Together with the commutative Lie group of the real numbers, $\mathbb {R}$ , and that of the unit-magnitude complex numbers, U(1) (the unit circle), simple Lie groups give the atomic "blocks" that make up all (finite-dimensional) connected Lie groups via the operation of group extension. Many commonly encountered Lie groups are either simple or 'close' to being simple: for example, the so-called "special linear group" SL(n) of n by n matrices with determinant equal to 1 is simple for all n > 1.

The first classification of simple Lie groups was by Wilhelm Killing, and this work was later perfected by Élie Cartan. The final classification is often referred to as Killing-Cartan classification.

## Definition

Unfortunately, there is no universally accepted definition of a simple Lie group. In particular, it is not always defined as a Lie group that is simple as an abstract group. Authors differ on whether a simple Lie group has to be connected, or on whether it is allowed to have a non-trivial center, or on whether $\mathbb {R}$  is a simple Lie group.

The most common definition is that a Lie group is simple if it is connected, non-abelian, and every closed connected normal subgroup is either the identity or the whole group. In particular, simple groups are allowed to have a non-trivial center, but $\mathbb {R}$  is not simple.

In this article the connected simple Lie groups with trivial center are listed.
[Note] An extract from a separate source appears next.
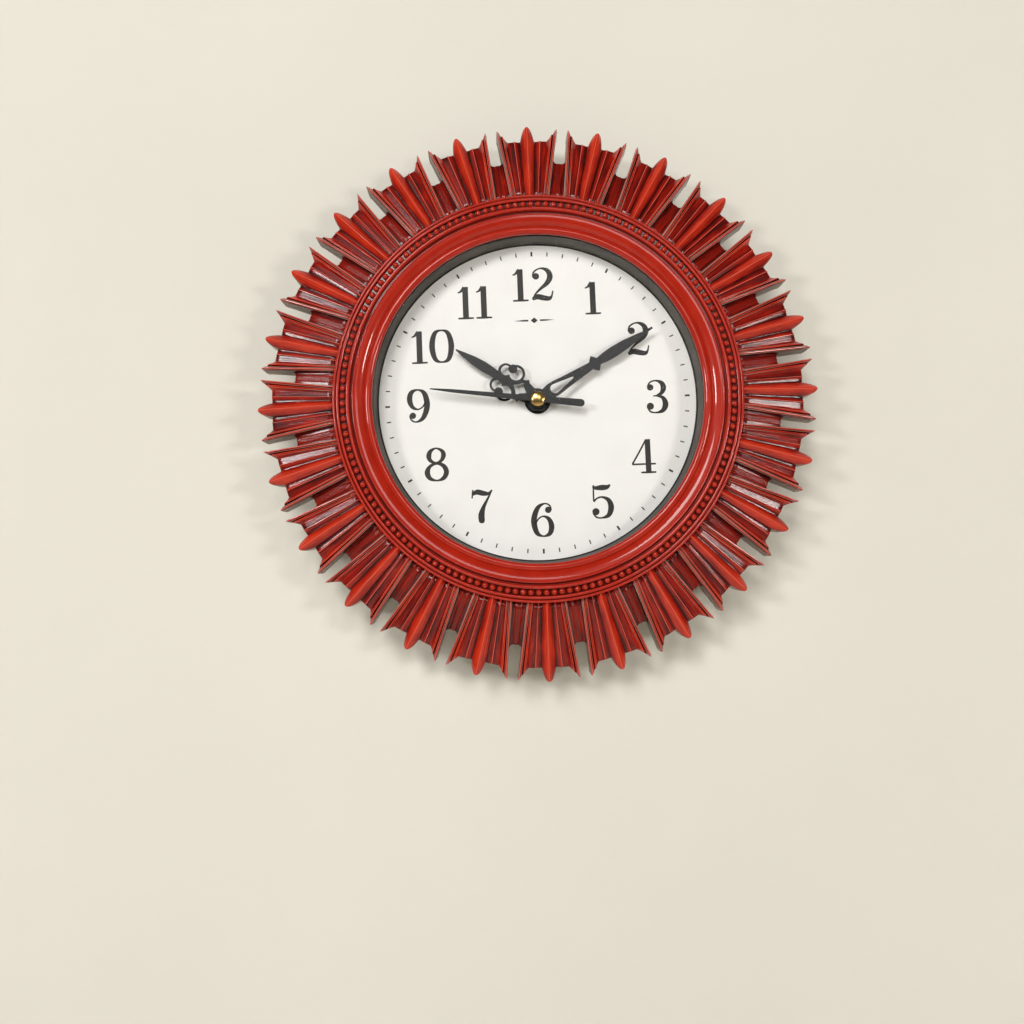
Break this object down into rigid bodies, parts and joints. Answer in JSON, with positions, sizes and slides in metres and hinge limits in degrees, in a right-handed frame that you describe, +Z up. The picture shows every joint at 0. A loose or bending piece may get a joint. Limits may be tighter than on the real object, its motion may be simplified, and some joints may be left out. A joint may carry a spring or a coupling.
{
  "type": "sunburst wall clock",
  "caption": "Round wall clock with a pleated sunburst frame, beaded bezel, white numeral dial, openwork hands and a battery movement with its gear train.",
  "frame": {"origin": "where the axis of the hands meets the wall plane", "axes": "+Z up, +X to the right of someone reading the dial, the dial faces -Y"},
  "size_m": [0.3, 0.0383, 0.3],
  "materials": {
    "sunburst_red": "satin red-brown paint with darker streaks over a moulded shell",
    "bezel_red": "glossy lacquered orange-red moulding",
    "lens": "clear flat lens",
    "grey_plastic": "matte grey moulding",
    "dial_paper": "matte printed card",
    "pan_plastic": "fine-grained black moulding",
    "screw_steel": "bright zinc",
    "case_plastic": "fine-grained black moulding",
    "brass": "turned and polished",
    "rubber": "matte",
    "board": "green solder mask",
    "tin_can": "drawn can",
    "resin": "cured resin",
    "bobbin": "natural nylon",
    "copper_wire": "enamelled copper wire",
    "stator_iron": "stamped silicon steel",
    "cell_wrap": "printed sleeve, no marks",
    "contact_steel": "nickel-plated spring strip",
    "gear_plastic": "natural acetal",
    "hand_black": "satin black lacquer on aluminium"
  },
  "bodies": {
    "case": {"sunburst": "sunburst_red", "bezel": "bezel_red", "glass": "lens", "spacer_ring": "grey_plastic", "dial_card": "dial_paper", "back_pan": "pan_plastic", "case_screws": "screw_steel", "hanger_plate": "screw_steel", "hanger_screws": "screw_steel", "movement_front": "case_plastic", "movement_rear": "case_plastic", "mounting_nut": "hand_black", "nut_washer": "hand_black", "rubber_gasket": "rubber", "circuit_board": "board", "quartz_crystal": "tin_can", "driver_chip": "resin", "coil_bobbin": "bobbin", "coil_winding": "copper_wire", "stator": "stator_iron", "positive_contact": "contact_steel", "negative_contact": "contact_steel"},
    "second_train": {"seconds_wheel": "gear_plastic", "second_hand": "hand_black", "hand_cap": "brass"},
    "minute_train": {"cannon_pinion": "gear_plastic", "minute_hand": "hand_black"},
    "hour_train": {"hour_wheel": "gear_plastic", "hour_hand": "hand_black"},
    "centre_gear": {"centre_wheel": "gear_plastic"},
    "third_gear": {"third_wheel": "gear_plastic"},
    "intermediate_gear": {"intermediate_wheel": "gear_plastic"},
    "rotor_gear": {"rotor": "gear_plastic"},
    "motion_gear": {"motion_wheel": "gear_plastic"},
    "knob": {"setting_knob": "case_plastic"},
    "cell": {"battery": "cell_wrap"}
  },
  "joints": [
    {"name": "second_hand_turn", "type": "hinge", "parent": "case", "child": "second_train", "pos_m": [0, 0, 0], "axis": [0, 1, 0], "continuous": true},
    {"name": "minute_hand_turn", "type": "hinge", "parent": "case", "child": "minute_train", "pos_m": [0, 0, 0], "axis": [0, 1, 0], "continuous": true},
    {"name": "hour_hand_turn", "type": "hinge", "parent": "case", "child": "hour_train", "pos_m": [0, 0, 0], "axis": [0, 1, 0], "continuous": true},
    {"name": "centre_wheel_turn", "type": "hinge", "parent": "case", "child": "centre_gear", "pos_m": [0, 0, 0], "axis": [0, 1, 0], "continuous": true},
    {"name": "third_wheel_turn", "type": "hinge", "parent": "case", "child": "third_gear", "pos_m": [0.0054, 0, 0.00935], "axis": [0, 1, 0], "continuous": true},
    {"name": "intermediate_wheel_turn", "type": "hinge", "parent": "case", "child": "intermediate_gear", "pos_m": [-0.01046, 0, -0.00092], "axis": [0, 1, 0], "continuous": true},
    {"name": "rotor_turn", "type": "hinge", "parent": "case", "child": "rotor_gear", "pos_m": [-0.01825, 0, 0.00359], "axis": [0, 1, 0], "continuous": true},
    {"name": "motion_wheel_turn", "type": "hinge", "parent": "case", "child": "motion_gear", "pos_m": [0.00811, 0, -0.00217], "axis": [0, 1, 0], "continuous": true},
    {"name": "setting_knob_turn", "type": "hinge", "parent": "case", "child": "knob", "pos_m": [0.01573, 0, 0.00138], "axis": [0, 1, 0], "continuous": true},
    {"name": "battery_slide", "type": "slide", "parent": "case", "child": "cell", "axis": [0, 1, 0], "range_m": [0, 0.02]}
  ],
  "couplings": [
    {"joint": "centre_wheel_turn", "follows": "second_hand_turn", "ratio": 0.016667},
    {"joint": "third_wheel_turn", "follows": "second_hand_turn", "ratio": -0.13333},
    {"joint": "intermediate_wheel_turn", "follows": "second_hand_turn", "ratio": -6},
    {"joint": "rotor_turn", "follows": "second_hand_turn", "ratio": 30},
    {"joint": "hour_hand_turn", "follows": "minute_hand_turn", "ratio": 0.083333},
    {"joint": "motion_wheel_turn", "follows": "minute_hand_turn", "ratio": -0.33333},
    {"joint": "setting_knob_turn", "follows": "minute_hand_turn", "ratio": 1}
  ]
}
Once these are known, the ones with non-trivial center are easy to list as follows. Any simple Lie group with trivial center has a universal cover, whose center is the fundamental group of the simple Lie group. The corresponding simple Lie groups with non-trivial center can be obtained as quotients of this universal cover by a subgroup of the center.

### Alternatives

An equivalent definition of a simple Lie group follows from the Lie correspondence: A connected Lie group is simple if its Lie algebra is simple. An important technical point is that a simple Lie group may contain discrete normal subgroups. For this reason, the definition of a simple Lie group is not equivalent to the definition of a Lie group that is simple as an abstract group.

Simple Lie groups include many classical Lie groups, which provide a group-theoretic underpinning for spherical geometry, projective geometry and related geometries in the sense of Felix Klein's Erlangen program. It emerged in the course of classification of simple Lie groups that there exist also several exceptional possibilities not corresponding to any familiar geometry. These exceptional groups account for many special examples and configurations in other branches of mathematics, as well as contemporary theoretical physics.
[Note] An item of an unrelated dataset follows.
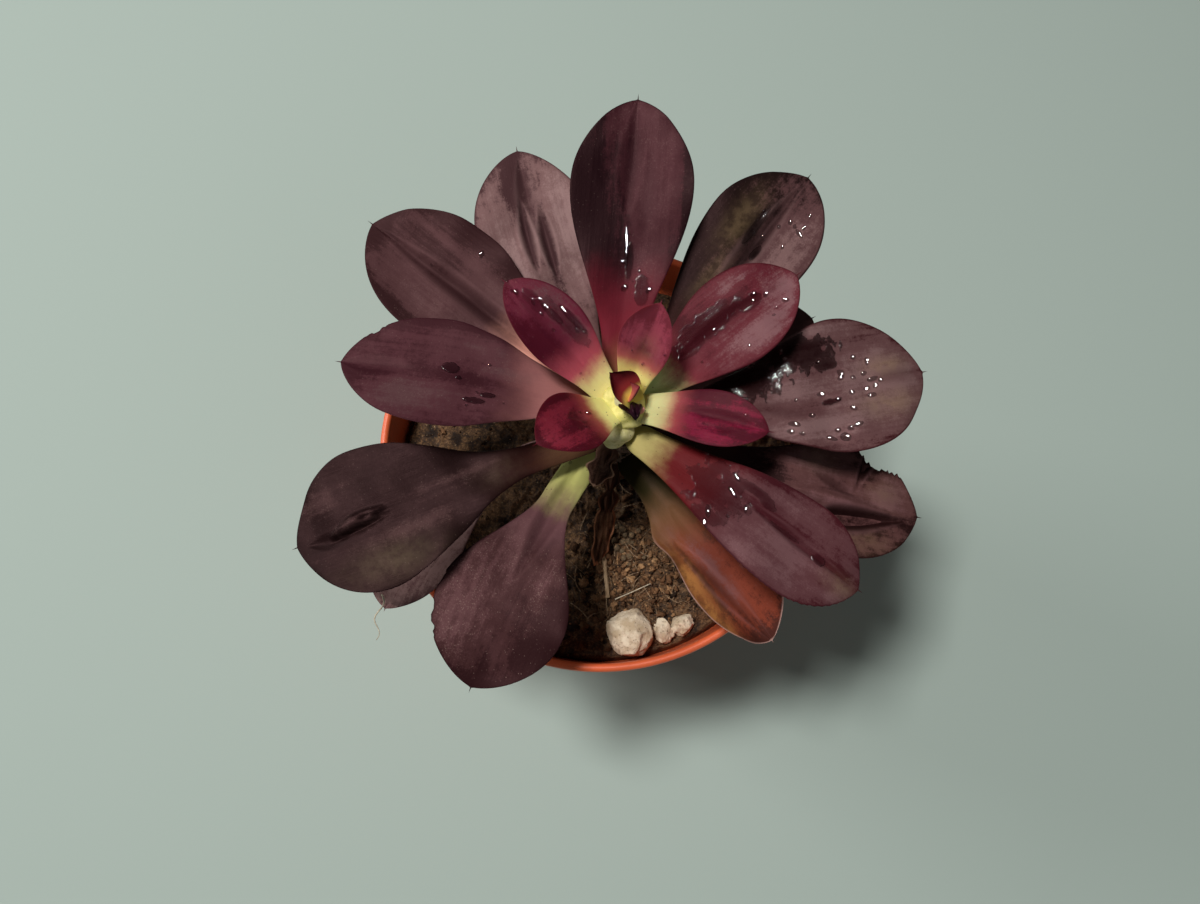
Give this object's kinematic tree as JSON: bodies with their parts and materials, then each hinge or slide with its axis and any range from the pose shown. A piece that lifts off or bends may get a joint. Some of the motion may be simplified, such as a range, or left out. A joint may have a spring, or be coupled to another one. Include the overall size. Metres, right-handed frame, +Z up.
{
  "type": "potted echeveria",
  "caption": "Dark rosette succulent on a bare fleshy stem, growing in soil with a few stones in a tapered plastic nursery pot.",
  "frame": {"origin": "centre of the pot's foot, on the surface that it stands on", "axes": "+Z up along the pot's axis; -Y towards the side where the lower leaves have dropped and the soil and stones show"},
  "size_m": [0.1302, 0.1165, 0.144],
  "materials": {
    "pot_plastic": "satin",
    "potting_soil": "matte",
    "fleshy_stem": "satin",
    "young_leaf": "satin",
    "grown_leaf": "satin",
    "ageing_leaf": "satin",
    "dead_leaf": "matte",
    "pale_stone": "matte",
    "dry_straw": "matte"
  },
  "bodies": {
    "root": {"pot": "pot_plastic", "soil": "potting_soil", "stem": "fleshy_stem", "leaf_01": "young_leaf", "leaf_02": "young_leaf", "leaf_03": "young_leaf", "leaf_04": "young_leaf", "leaf_05": "young_leaf", "leaf_06": "grown_leaf", "leaf_07": "grown_leaf", "leaf_08": "grown_leaf", "leaf_09": "grown_leaf", "leaf_10": "grown_leaf", "leaf_11": "grown_leaf", "leaf_12": "grown_leaf", "leaf_13": "grown_leaf", "leaf_14": "grown_leaf", "leaf_15": "grown_leaf", "leaf_16": "grown_leaf", "leaf_18": "grown_leaf", "leaf_17": "ageing_leaf", "tip_leaf_1": "young_leaf", "tip_leaf_2": "young_leaf", "tip_leaf_3": "young_leaf", "dead_leaf_1": "dead_leaf", "dead_leaf_2": "dead_leaf", "stone_1": "pale_stone", "stone_2": "pale_stone", "stone_3": "pale_stone", "straw": "dry_straw"}
  },
  "joints": []
}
As a counterexample, the general linear group is neither simple, nor semisimple. This is because multiples of the identity form a nontrivial normal subgroup, thus evading the definition. Equivalently, the corresponding Lie algebra has a degenerate Killing form, because multiples of the identity map to the zero element of the algebra. Thus, the corresponding Lie algebra is also neither simple nor semisimple. Another counter-example are the special orthogonal groups in even dimension. These have the matrix $-I$  in the center, and this element is path-connected to the identity element, and so these groups evade the definition. Both of these are reductive groups.

## Related ideas

### Simple Lie algebras

The Lie algebra of a simple Lie group is a simple Lie algebra. This is a one-to-one correspondence between connected simple Lie groups with trivial center and simple Lie algebras of dimension greater than 1. (Authors differ on whether the one-dimensional Lie algebra should be counted as simple.)

Over the complex numbers the semisimple Lie algebras are classified by their Dynkin diagrams, of types "ABCDEFG". If L is a real simple Lie algebra, its complexification is a simple complex Lie algebra, unless L is already the complexification of a Lie algebra, in which case the complexification of L is a product of two copies of L. This reduces the problem of classifying the real simple Lie algebras to that of finding all the real forms of each complex simple Lie algebra (i.e., real Lie algebras whose complexification is the given complex Lie algebra). There are always at least 2 such forms: a split form and a compact form, and there are usually a few others. The different real forms correspond to the classes of automorphisms of order at most 2 of the complex Lie algebra.

### Symmetric spaces

Symmetric spaces are classified as follows.

First, the universal cover of a symmetric space is still symmetric, so we can reduce to the case of simply connected symmetric spaces. (For example, the universal cover of a real projective plane is a sphere.)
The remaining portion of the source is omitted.